▶ **Problem requirements**: Write out all the data again, exactly as it stands.

>> BEGIN Records for the task

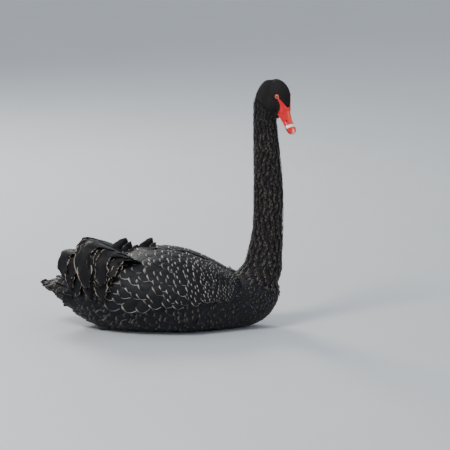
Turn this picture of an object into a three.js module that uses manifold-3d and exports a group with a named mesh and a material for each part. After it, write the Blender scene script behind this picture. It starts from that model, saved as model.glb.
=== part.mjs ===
// A life-size black swan resting on its belly, neck upright, head turned to its right.
// Millimetres. +X points to the breast, +Y to the bird's left, +Z up, and the origin is
// the middle of the flat of the belly on the floor.
import * as THREE from "three";
import { ParametricGeometry } from "three/addons/geometries/ParametricGeometry.js";
import { mergeVertices } from "three/addons/utils/BufferGeometryUtils.js";
import Module from "manifold-3d";

const wasm = await Module();
wasm.setup();

// Driving sizes
const TAIL_END = -316;
const BREAST_FRONT = 268;
const GAP = 0.35; // clearance between neighbouring pieces
const BEND = 2.3; // squareness of the body's cross-sections, 2 being an ellipse
const WING_DEPTH = 12; // how far the folded wing stands off the body
const WING_EDGE = 3; // and how far its edges do
const RIGHT = -1;
const LEFT = 1;

// Body outline, each as [place along X, size] pairs
const BACK_HEIGHT = [
  [-262, 78], [-235, 112], [-190, 144], [-120, 170], [-30, 186], [40, 179],
  [100, 157], [150, 134], [225, 128], [250, 124], [261, 114], [BREAST_FRONT, 92],
];
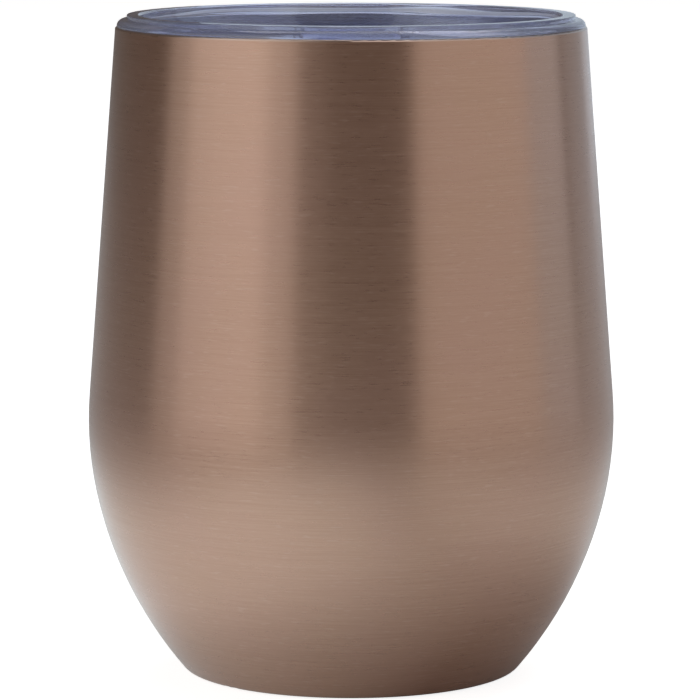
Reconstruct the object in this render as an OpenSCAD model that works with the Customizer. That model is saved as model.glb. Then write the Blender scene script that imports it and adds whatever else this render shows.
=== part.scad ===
// Stemless insulated tumbler: a double-walled, vacuum-insulated steel cup with a
// clear press-in lid and a sliding drink closure.
// Millimetres, +Z up. The origin is the centre of the foot, on the table plane,
// and the drink opening faces -Y.

/* [Steel body] */
// Height of the steel body, from the foot to the lip
body_h = 109; // [106:0.5:111]
// Largest outside diameter
max_d = 89; // [88:0.5:90.5]
// Height of the largest diameter above the foot
belly_z = 42.5; // [41:0.5:43]
// Radius of the arc round the largest diameter
belly_r = 60; // [58:1:63]
// Radius of the arc of the bowl below it
bowl_r = 68; // [67:0.5:72]
// Angle below the belly's centre at which the bowl arc takes over
bowl_from = 12.8; // [10:0.2:16]
// Taper of the upper wall, from vertical
taper = 4.4; // [4:0.1:4.8]
// Rounding of the outer edge of the foot
foot_round = 1.75; // [1.4:0.05:1.9]
// Thickness of the sheet steel
sheet = 0.5; // [0.45:0.05:0.55]

/* [Vacuum space] */
// Clear gap between the two steel walls
vacuum_gap = 3; // [2.8:0.1:3.2]
// Height of the drinking space's floor above the foot
floor_z = 8; // [7.5:0.5:10]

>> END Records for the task

▶ **Task answer**:
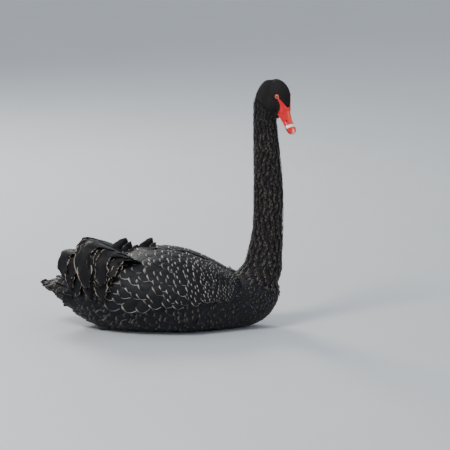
Turn this picture of an object into a three.js module that uses manifold-3d and exports a group with a named mesh and a material for each part. After it, write the Blender scene script behind this picture. It starts from that model, saved as model.glb.
=== part.mjs ===
// A life-size black swan resting on its belly, neck upright, head turned to its right.
// Millimetres. +X points to the breast, +Y to the bird's left, +Z up, and the origin is
// the middle of the flat of the belly on the floor.
import * as THREE from "three";
import { ParametricGeometry } from "three/addons/geometries/ParametricGeometry.js";
import { mergeVertices } from "three/addons/utils/BufferGeometryUtils.js";
import Module from "manifold-3d";

const wasm = await Module();
wasm.setup();

// Driving sizes
const TAIL_END = -316;
const BREAST_FRONT = 268;
const GAP = 0.35; // clearance between neighbouring pieces
const BEND = 2.3; // squareness of the body's cross-sections, 2 being an ellipse
const WING_DEPTH = 12; // how far the folded wing stands off the body
const WING_EDGE = 3; // and how far its edges do
const RIGHT = -1;
const LEFT = 1;

// Body outline, each as [place along X, size] pairs
const BACK_HEIGHT = [
  [-262, 78], [-235, 112], [-190, 144], [-120, 170], [-30, 186], [40, 179],
  [100, 157], [150, 134], [225, 128], [250, 124], [261, 114], [BREAST_FRONT, 92],
];
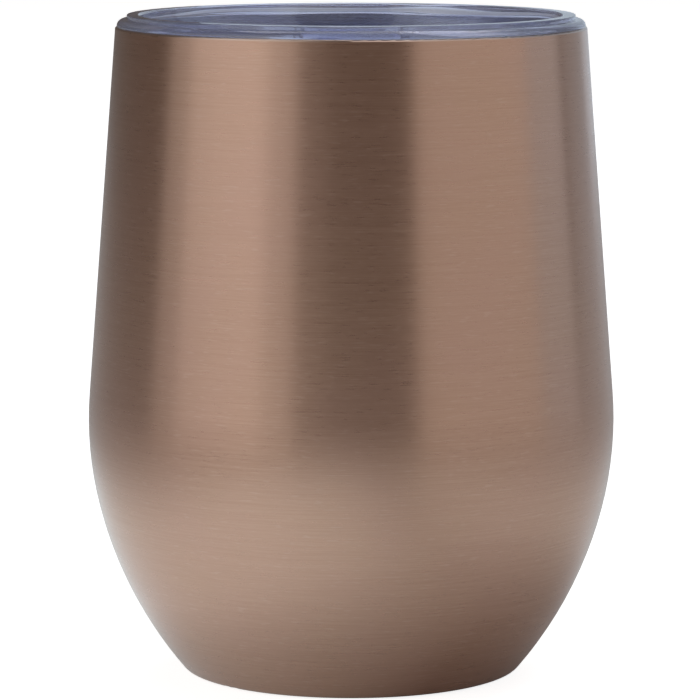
Reconstruct the object in this render as an OpenSCAD model that works with the Customizer. That model is saved as model.glb. Then write the Blender scene script that imports it and adds whatever else this render shows.
=== part.scad ===
// Stemless insulated tumbler: a double-walled, vacuum-insulated steel cup with a
// clear press-in lid and a sliding drink closure.
// Millimetres, +Z up. The origin is the centre of the foot, on the table plane,
// and the drink opening faces -Y.

/* [Steel body] */
// Height of the steel body, from the foot to the lip
body_h = 109; // [106:0.5:111]
// Largest outside diameter
max_d = 89; // [88:0.5:90.5]
// Height of the largest diameter above the foot
belly_z = 42.5; // [41:0.5:43]
// Radius of the arc round the largest diameter
belly_r = 60; // [58:1:63]
// Radius of the arc of the bowl below it
bowl_r = 68; // [67:0.5:72]
// Angle below the belly's centre at which the bowl arc takes over
bowl_from = 12.8; // [10:0.2:16]
// Taper of the upper wall, from vertical
taper = 4.4; // [4:0.1:4.8]
// Rounding of the outer edge of the foot
foot_round = 1.75; // [1.4:0.05:1.9]
// Thickness of the sheet steel
sheet = 0.5; // [0.45:0.05:0.55]

/* [Vacuum space] */
// Clear gap between the two steel walls
vacuum_gap = 3; // [2.8:0.1:3.2]
// Height of the drinking space's floor above the foot
floor_z = 8; // [7.5:0.5:10]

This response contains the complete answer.